Click below for live demos, and author your own via the API.
UI controls:
- left-click mouse to rotate, right-click mouse to pan
- F to frame camera on initial position and orientation
- P to capture a screenshot of the current render in a new browser window
- R to reset to initial state
- O to serialize scene code to the JavaScript console
- H to hide/show the sidebar UI
- F11 to enter/exit fullscreen mode
In the presence of a sufficiently strong gravitational field (produced by large amounts of matter, e.g. stars, galaxies, and dark matter), space is curved and causes light rays to be deflected towards matter. This produces a focusing effect which is known as gravitational lensing, where luminous objects behind a distribution of mass appear to be distorted.
Gravy simulates this effect, in order to show the paths which the light follows. A large number of simulated rays are emitted from a light source, and the curved path of each drawn. When enough paths have been drawn, the resulting image converges to a visualization of the amount of light energy everywhere in space in the steady state. There is a single light source, a disk with a variable beam angle, directed along the negative x-axis.
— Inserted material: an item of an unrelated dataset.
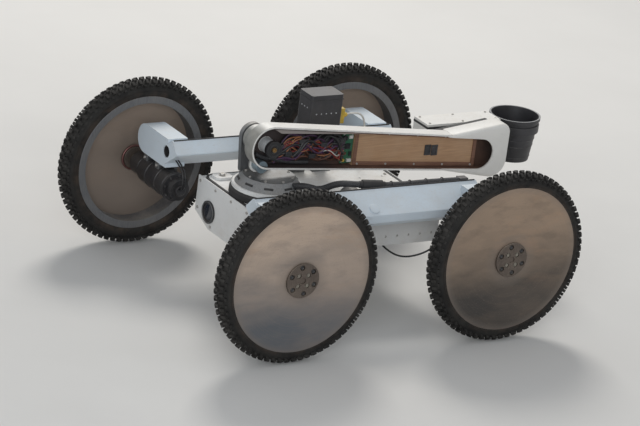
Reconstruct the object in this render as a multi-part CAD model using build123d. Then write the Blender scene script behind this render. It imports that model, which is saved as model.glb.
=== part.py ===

The mass distribution is specified in the form of the 3d gravitational potential, via GLSL code.
The simulation makes the assumption that the gravitational field is not so strong that the full effects of general relativity need to be taken into account. In this approximation, the effect is exactly analogous to refraction, with the refractive index of space driven by the local gravitational potential. The approximation breaks down sufficiently close to large masses however.
In fact in classic lensing systems in astronomy (galactic lensing or microlensing) the angular deflection is actually very small, on the order of arcminutes at most. (Also, there are cosmological effects involved because the distances are so large). In the examples shown here, the lensing is much stronger, producing large angular deflections, even causing the light to bend into loops. This would only happen in reality if the light source is positioned close to a massive compact object like a black hole or neutron star. Strictly speaking a full general relativistic simulation is needed in this scenario, but the simulation can at least be considered a first order approximation. Note also that technically, there should be factors of the gravitational constant and the speed of light involved (e.g. the potential has units of speed of light squared). These constants have been effectively set to 1, so the lengths are in units related to the Schwarzschild radius of the system. As Gravy is not intended to be a fully scientifically accurate simulation, this seems a reasonable approach.
There is an experimental system for visualizing with color bands the "time delay" along each light path. In this effect, the total time each light ray takes to travel from source to observer is different, both due to the curving of the path, and also due to time dilation (the so-called Shapiro delay).
Note that authoring a demo requires nothing more than the external javascript link
<script src="https://rawgit.com/portsmouth/gravy/v1.0.2/js/compiled/gravy.min.js"></script>So demos can be hosted anywhere, e.g. in your own GitHub repo and served via RawGit.